Berbeda dengan Islam. Islam menetapkan haji sebagai rukun islam, yang diwajibkan atas muslim yang mampu, baik dalam harta, fisik, dan kelengkapannya. Namun, dengan adanya khilafah, pasti akan dengan sepenuh hati mengusahakan agar para jamaah haji tidak terbebani terkait dana. Karena dalam khilafah memiliki Baitul Mal yang pendistribusiannya jelas. Hal ini menjadikan khilafah menjadi negara mandiri dan memiliki pengaruh untuk menentukan sikap.
Terlebih wilayah negeri-negeri kaum muslimin menjadi satu di bawah naungan khilafah yang menjadikannya mudah dalam setiap perjalanan. Tidak perlu repot mengurus visa dan surat-surat lainnya, selama memiliki kartu tanda penduduk daulah, maka diperbolehkan warga tersebut untuk berpergian. Apalagi perjalanan yang dilakukan merupakan rukun Islam yang pasti akan mendapat perhatian khusus dari negara, termasuk penyediaan sarana dan prasarana yang menunjang dalam ibadah haji.
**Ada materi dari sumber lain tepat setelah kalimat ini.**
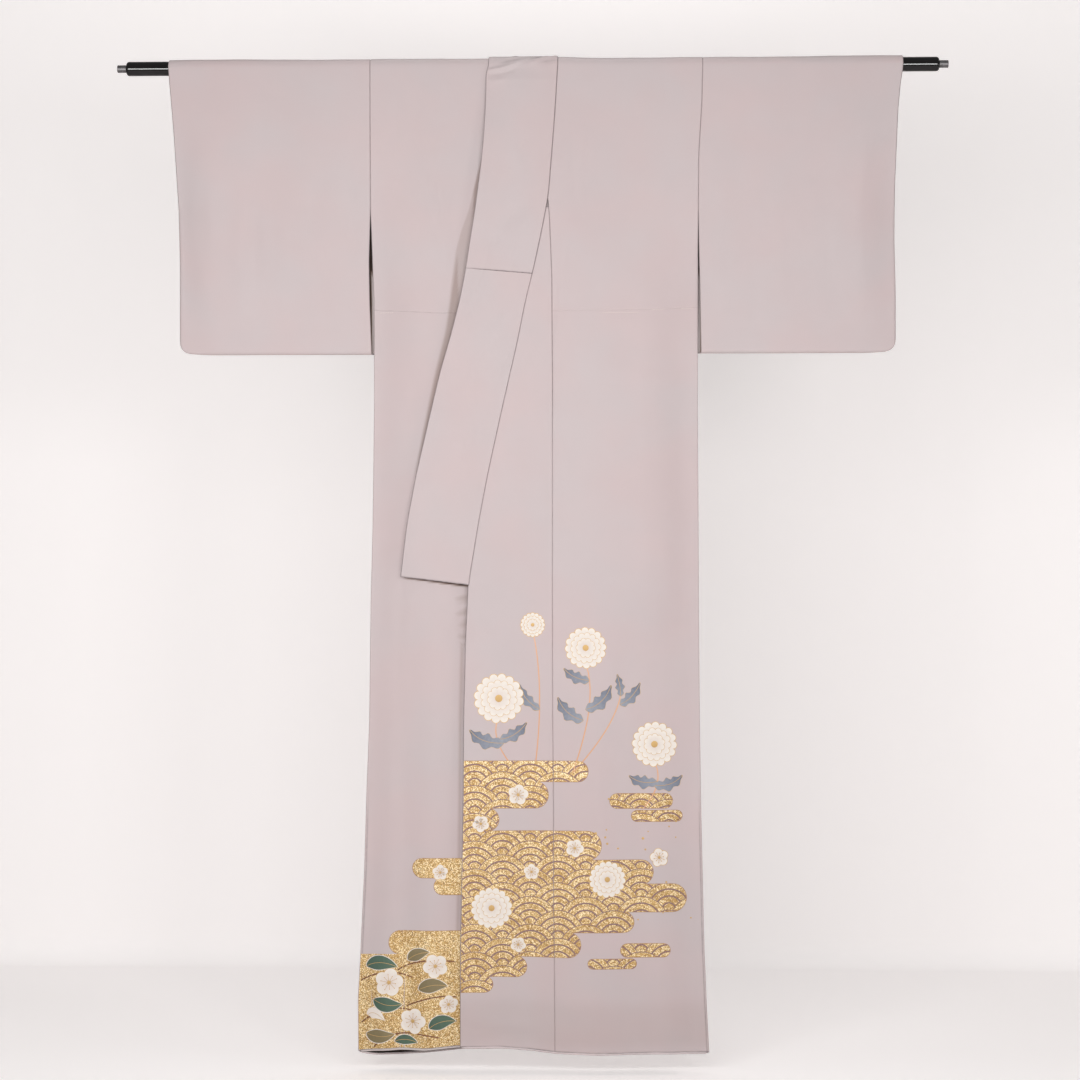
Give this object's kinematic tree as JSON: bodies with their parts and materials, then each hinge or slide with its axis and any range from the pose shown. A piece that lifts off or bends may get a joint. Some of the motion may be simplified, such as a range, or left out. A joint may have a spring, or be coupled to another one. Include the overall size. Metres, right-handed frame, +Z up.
{
  "type": "irotomesode kimono on a hanging rod",
  "caption": "Lined pale grey-mauve silk kimono hung open-sleeved on a black-lacquered rod, with a gold and floral design on its lower fronts.",
  "frame": {"origin": "middle of the hanging rod's axis, at the middle of its length", "axes": "+X along the rod, toward the wearer's left sleeve (the viewer's right); the fronts face -Y; +Z up"},
  "size_m": [1.3856, 0.0475, 1.6629],
  "materials": {
    "silk": "crepe silk, soft sheen",
    "lacquer": "black lacquer, glossy",
    "pin_metal": "satin"
  },
  "bodies": {
    "root": {"body_left_front": "silk", "body_left_back": "silk", "body_right_front": "silk", "body_right_back": "silk", "okumi_left": "silk", "okumi_right": "silk", "collar_left_front": "silk", "collar_left_back": "silk", "collar_right_front": "silk", "collar_right_back": "silk", "over_collar_left_front": "silk", "over_collar_left_back": "silk", "over_collar_right": "silk", "sleeve_left": "silk", "sleeve_right": "silk", "rod": "lacquer", "pin_left": "pin_metal", "pin_right": "pin_metal"}
  },
  "joints": []
}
Semua ini adalah salah satu bentuk tanggung jawab negara. Karena di dalam Islam penguasa adalah pengurus yang wajib mengurus semua urusan rakyat dengan baik termasuk dalam ibadah haji. Sebagaimana dalam sabda Rasulullah saw yang artinya, “Setiap kalian adalah pemimpin, dan setiap pemimpin akan dimintai pertanggungjawaban atas yang dipimpinnya.” (HR. Al-Bukhari dan Muslim)
Negara akan menyiapkan mekanisme terbaik, birokrasi terbaik, dan layanan premium bagi para tamu Allah. Seandainya pengurusan diserahkan kepada Haramain pun, itu dalam pengarahan dan pengaturan Khilafah, yang menaungi semua wilayah negeri muslim.
Layanan paripurna ini memang hanya mungkin terjadi jika sistem keuangan negara kuat. Dan ini dimungkinkan ketika negara Khilafah menerapkan sistem ekonomi, keuangan, dan moneter Islam yang membuat harta Baitulmal negara akan melimpah ruah dari sumber-sumber pendapatan yang sangat besar dan beragam. Ini tersebab seluruh negeri muslim akan dipersatukan dalam satu kepemimpinan. Untuk itu, tidak ada keraguan lagi untuk becampakkan sistem kapitalis yang rusak dan beralih ke sistem Islam yang bersumber dari Yang Maha Benar, Allah swt.